Most parents think otherwise. I’ve never had parents ask me how they can encourage their children’s daydreaming. However, I’ve received numerous referrals to help children “pay attention,” “get more focused,” and “stop wasting time.” I’ll acknowledge that there are lots of times when daydreaming is inappropriate. Lack of focus can cause problems at work and can be a serious impediment to meaningful relationships. However, the scientific community has long recognized that daydreaming can be a healthy, pleasurable, and appropriate habit we should encourage in our children. Here’s why:

  • Pleasant stories.  We can create our own world, with magical feats and happy endings. Let’s not view these fantasies as escapes from reality, but a normal and healthy addition to our world. These narratives help us enjoy life, get through a tough day, feel good about ourselves, and cost nothing!  Your mind is your playground, constantly available as a pleasurable outlet.
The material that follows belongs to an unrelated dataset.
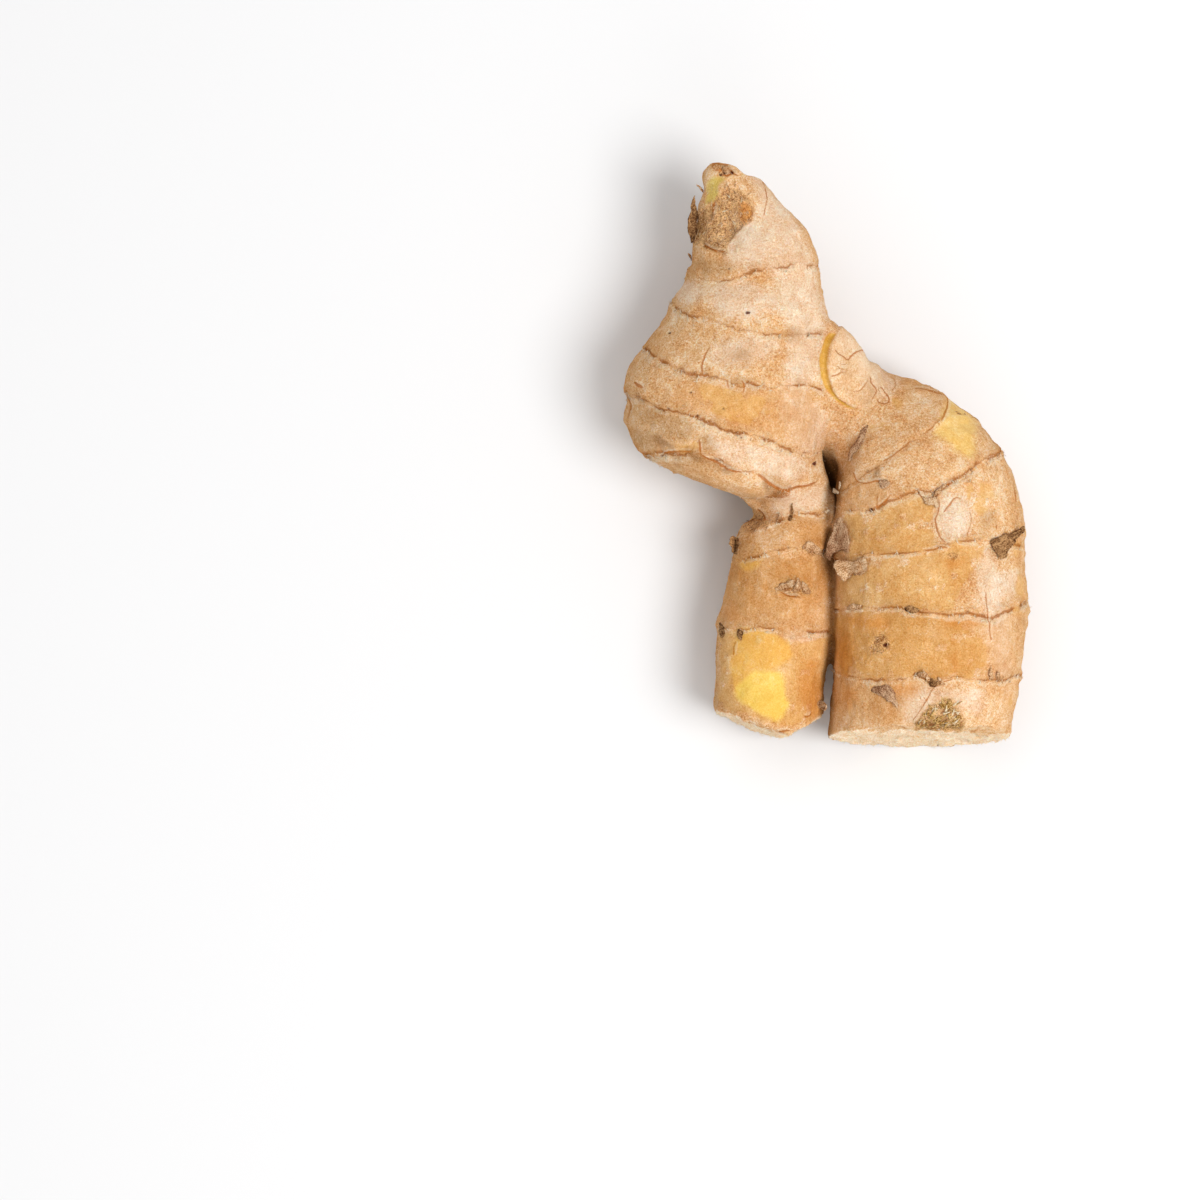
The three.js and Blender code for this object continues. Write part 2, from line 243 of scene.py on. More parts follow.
# An outline is three or more places. An oval is (x, y, half length, half width, degrees it is turned).
MARKS = {
    # Paper that has dried paler than the rest. The long strips down the right sides of the head and the
    # thick finger, the oval on the head's right side and the patch at the torn tip's lower right are painted
    # highlight.
    "pale": [
        [(735, 214), (749, 214), (764, 226), (772, 244), (765, 262), (748, 268), (731, 264), (725, 250),
         (729, 232)],
        [(712, 440), (740, 441), (775, 450), (808, 465), (790, 482), (760, 470), (735, 466), (716, 456)],
        [(940, 500), (948, 496), (966, 497), (969, 512), (968, 530), (958, 537), (946, 541), (936, 520)],
        (808, 428, 18, 26, 0), (800, 637, 17, 6, 5), (938, 631, 7, 10, 0), (1001, 586, 16, 14, 0),
        (745, 350, 34, 14, 10), (690, 292, 16, 10, 0),
        [(775, 497), (800, 489), (822, 485), (826, 504), (800, 511), (778, 513)],
        (742, 300, 34, 18, -5), (845, 340, 10, 12, 30),
        [(752, 165), (772, 188), (790, 212), (806, 250), (818, 285), (826, 320), (816, 372), (806, 398),
         (826, 430), (800, 440), (778, 412), (786, 380), (790, 330), (778, 288), (757, 252), (764, 226),
         (757, 200)],
        [(862, 335), (884, 368), (900, 382), (880, 398), (858, 372)],
        [(984, 548), (994, 558), (1004, 600), (1010, 668), (996, 672), (988, 640), (976, 590)],
        [(900, 704), (915, 690), (980, 692), (978, 716), (962, 708), (920, 720), (906, 722)],
    ],
    # Paper bleached almost white, partly painted highlight: the patch at the torn tip's lower right and the
    # two ovals on the head's right half.
    "bleached_and_painted_highlight": [
        [(735, 216), (748, 213), (763, 226), (770, 243), (763, 260), (748, 265), (732, 260), (727, 246),
         (731, 230)],
        [(944, 502), (956, 498), (966, 508), (968, 528), (958, 537), (947, 537), (938, 522)],
        (994, 586, 9, 14, 0), (784, 300, 12, 20, 20), (795, 360, 10, 20, -10),
    ],
    # Old brown stains in the paper. The tall oval at (843, 474), right of the gap between the fingers, is
    # painted shade.
    "stain_and_shade": [
        (713, 268, 17, 8, 0), (706, 444, 7, 9, 20), (742, 386, 10, 4, -5), (650, 442, 14, 9, -35),
        (775, 484, 12, 6, -35), (853, 450, 5, 6, 0), (843, 474, 9, 16, 0), (792, 335, 8, 5, 0),
        (722, 701, 10, 5, -30), (988, 520, 5, 9, -20), (719, 163, 9, 2, 0), (668, 425, 26, 12, -20),
        (690, 462, 30, 5, -22), (742, 356, 6, 5, 0),
        [(869, 378), (876, 392), (873, 404), (868, 411), (861, 398), (864, 386)],
    ],
    # Paper worn thin, so that the tan under it shows through.
    "tanned": [
        [(834, 681), (860, 684), (895, 686), (916, 686), (912, 700), (905, 714), (896, 722), (862, 722),
         (835, 717)],
        [(727, 566), (748, 562), (770, 556), (800, 556), (822, 557), (831, 580), (834, 605), (834, 627),
         (812, 629), (795, 636), (765, 625), (723, 625), (724, 595)],
        [(760, 390), (812, 392), (806, 440), (770, 432), (735, 424), (700, 412), (672, 400), (690, 384)],
        (1000, 645, 14, 26, 0), (860, 495, 22, 14, -15), (815, 530, 10, 14, 0),
    ],
    # The papery skin has rubbed away and the smooth tan layer under it shows.
    "bare": [
        [(845, 516), (870, 512), (890, 504), (918, 496), (934, 503), (933, 520), (938, 538), (944, 547),
         (918, 553), (868, 555), (850, 559), (851, 538)],
        [(842, 566), (868, 559), (917, 556), (943, 550), (984, 544), (976, 565), (957, 598), (950, 611),
         (918, 612), (876, 607), (842, 608)],
        [(836, 616), (876, 611), (918, 616), (958, 616), (984, 621), (985, 650), (982, 676), (950, 677),
         (926, 681), (914, 675), (870, 678), (836, 671)],
        [(722, 632), (760, 629), (790, 642), (812, 640), (832, 634), (831, 690), (822, 712), (785, 727),
         (750, 716), (720, 704), (722, 668)],
        [(700, 384), (745, 394), (772, 399), (770, 413), (745, 424), (712, 411)],
        [(677, 442), (684, 437), (692, 438), (697, 446), (692, 452), (680, 452)],
        [(968, 486), (984, 482), (991, 487), (994, 497), (988, 505), (981, 515), (972, 509), (968, 500)],
        [(948, 545), (958, 540), (975, 541), (983, 544), (978, 553), (970, 558), (966, 566), (955, 566),
         (946, 560)],
        [(1014, 541), (1020, 541), (1022, 547), (1019, 557), (1014, 556), (1013, 548)],
        (897, 401, 6, 8, 0), (872, 427, 4, 3, 0), (886, 427, 5, 3, 0), (931, 440, 3, 2, 0),
        (1020, 588, 4, 12, 5), (1018, 611, 4, 5, 0), (1011, 704, 3, 6, 0),
    ],
    # The rubbed layer dried to a deeper tan.
    "ochre": [
        [(836, 616), (876, 611), (918, 616), (958, 616), (980, 624), (984, 650), (980, 676), (950, 677),
         (926, 681), (914, 675), (870, 678), (836, 671)],
        [(727, 570), (748, 566), (770, 560), (800, 560), (822, 562), (829, 580), (812, 606), (770, 612),
         (730, 606)],
        [(738, 541), (760, 532), (790, 521), (826, 517), (827, 545), (800, 545), (770, 549), (744, 555)],
    ],
    # The rubbed layer bruised to a deeper orange. The tall oval at the thick finger's left margin, at (845,
    # 655), is painted shade.
    "amber_and_shade": [
        (849, 697, 6, 12, 0), (905, 690, 12, 6, 0), (954, 663, 3, 8, 8), (868, 622, 22, 7, -3),
        (962, 621, 18, 5, 0), (812, 690, 12, 30, 5), (845, 655, 8, 22, 0), (730, 612, 8, 10, 0),
        (1003, 692, 2, 7, -15), (953, 563, 8, 4, 0),
    ],
    # Thinned almost to the flesh, which shines through.
    "thinned": [
        [(738, 634), (760, 629), (785, 640), (791, 656), (772, 668), (750, 676), (734, 690), (730, 660)],
        [(740, 560), (762, 557), (758, 566), (744, 572)],
    ],
    # Knocked right through to the wet yellow flesh.
    "flesh": [
        [(734, 692), (742, 679), (757, 671), (779, 671), (784, 683), (787, 695), (789, 708), (784, 718),
         (777, 723), (766, 717), (752, 709), (741, 702)],
    ],
    # The same, but dried over.
    "dull_flesh": [
        [(948, 402), (962, 406), (974, 418), (975, 434), (975, 449), (970, 457), (959, 453), (948, 443),
         (934, 433), (941, 421)],
    ],
    # Raw flesh gone greenish in the torn tip.
    "green_flesh": [
        [(707, 179), (714, 176), (724, 176), (722, 183), (718, 189), (717, 198), (711, 203), (704, 202),
         (703, 193), (704, 185)],
    ],
    # The wall of flesh beside the sliced face.
    "groove": [
        [(829, 333), (824, 340), (821, 350), (819, 360), (820, 372), (823, 383), (828, 392), (834, 399),
         (842, 405), (850, 409), (860, 411), (867, 412), *SLICE_RIM, (837, 333)],
    ],
    # The sliced face itself.
    "disc": [
        [(837, 333), (846, 322), (858, 330), (871, 346), (880, 368), (884, 388), (876, 404), (867, 411),
         *SLICE_RIM],
    ],
    # Woody tissue where a shoot, a bud or roots broke off.
    "scar": [
        [(697, 212), (711, 203), (716, 196), (724, 190), (735, 187), (748, 196), (754, 208), (752, 221),
         (742, 226), (736, 234), (729, 244), (727, 252), (712, 252), (701, 247), (693, 236)],
        [(953, 696), (955, 703), (959, 710), (963, 718), (963, 728), (955, 733), (945, 734), (934, 735),
         (925, 733), (918, 730), (914, 726), (918, 719), (921, 712), (927, 706), (933, 702), (941, 699)],
        [(746, 520), (753, 513), (760, 510), (767, 519), (768, 526), (757, 530), (747, 531)],
        [(801, 548), (808, 541), (815, 543), (820, 549), (822, 555), (812, 554), (805, 552)],
        [(882, 632), (889, 645), (875, 655), (869, 645)],
        (728, 171, 9, 5, 10), (793, 588, 18, 7, 0), (953, 555, 6, 6, 0),
    ],
    # Tissue gone rusty where it tore.
    "rust": [[(740, 206), (746, 203), (752, 211), (753, 219), (747, 223), (741, 222)]],
    # Tissue withered dark.
    "withered": [
        [(696, 216), (704, 212), (707, 220), (702, 232), (697, 236), (694, 224)],
        [(711, 202), (716, 202), (715, 211), (711, 212)],
        [(703, 242), (712, 243), (722, 247), (727, 250), (724, 254), (714, 251), (704, 247)],
        [(944, 699), (953, 704), (954, 713), (947, 720), (941, 712)],
        [(920, 723), (930, 722), (942, 730), (934, 735), (921, 731)],
        [(700, 454), (712, 459), (724, 465), (738, 469), (741, 473), (728, 474), (716, 468), (704, 461)],
        [(684, 446), (694, 447), (703, 455), (714, 463), (704, 465), (692, 461)],
        [(767, 481), (778, 484), (786, 490), (782, 497), (770, 496), (763, 489)],
        [(652, 434), (664, 438), (676, 446), (664, 449), (654, 443)],
        [(830, 553), (838, 551), (850, 556), (858, 560), (848, 562), (832, 562), (830, 572), (834, 581),
         (829, 580), (826, 566)],
        (792, 594, 12, 2, -3),
        [(868, 480), (873, 472), (877, 464), (880, 470), (882, 478), (881, 483), (874, 482)],
        (872, 511, 4, 2, 0), (931, 501, 7, 3, -25),
    ],
    # Where the two fingers part: painted shade on its right side.
    "shade": [
        [(826, 455), (833, 459), (840, 467), (844, 477), (843, 489), (841, 501), (838, 513), (835, 523),
         (833, 512), (832, 500), (829, 486), (826, 470)],
    ],
    # The bottom of the gap between them: painted near black as shade, and sunk by the relief too.
    "slot": [
        [(824, 449), (828, 456), (831, 464), (834, 473), (836, 483), (837, 493), (837, 504), (836, 514),
         (833, 523), (830, 533), (827, 543), (825, 553), (822, 557), (824, 546), (828, 534), (831, 523),
         (834, 513), (833, 502), (831, 490), (828, 476), (825, 463), (823, 454)],
    ],
    # Skin drawn down over the tops of the cuts.
    "end_paper": [
        [(706, 692), (717, 708), (735, 716), (755, 724), (772, 731), (786, 734), (800, 731), (815, 724),
         (826, 714), (826, 700), (780, 714), (740, 700)],
        [(822, 712), (1012, 712), (1014, 731), (1001, 734), (985, 735), (966, 737), (950, 739), (934, 739),
         (918, 736), (898, 733), (880, 731), (860, 729), (845, 728), (826, 726)],
    ],
}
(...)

  • Rehearsal for life. The field of sports psychology is built upon the notion that covert rehearsal (i.e., fantasy or daydreaming) can be of great assistance in preparing for real life events. We can use fantasy to anticipate and solve problems before they occur. We create an alternate reality like a Holodeck from Star Trek, rehearsing in our mind how we want to act in the real world.
  • Creative pursuits.  Letting your mind wander aimlessly may take you to places that give you insights into different ways of thinking about yourself or others. Within the privacy of your own inner world, you may consider options that you would never verbalize to others.

As the first place medal is placed over my head, I look up and notice Fenway Park, the home of the Boston Red Sox.  They are only one great pitcher away from the World Series, and I know I can help them beat those hated Yankees!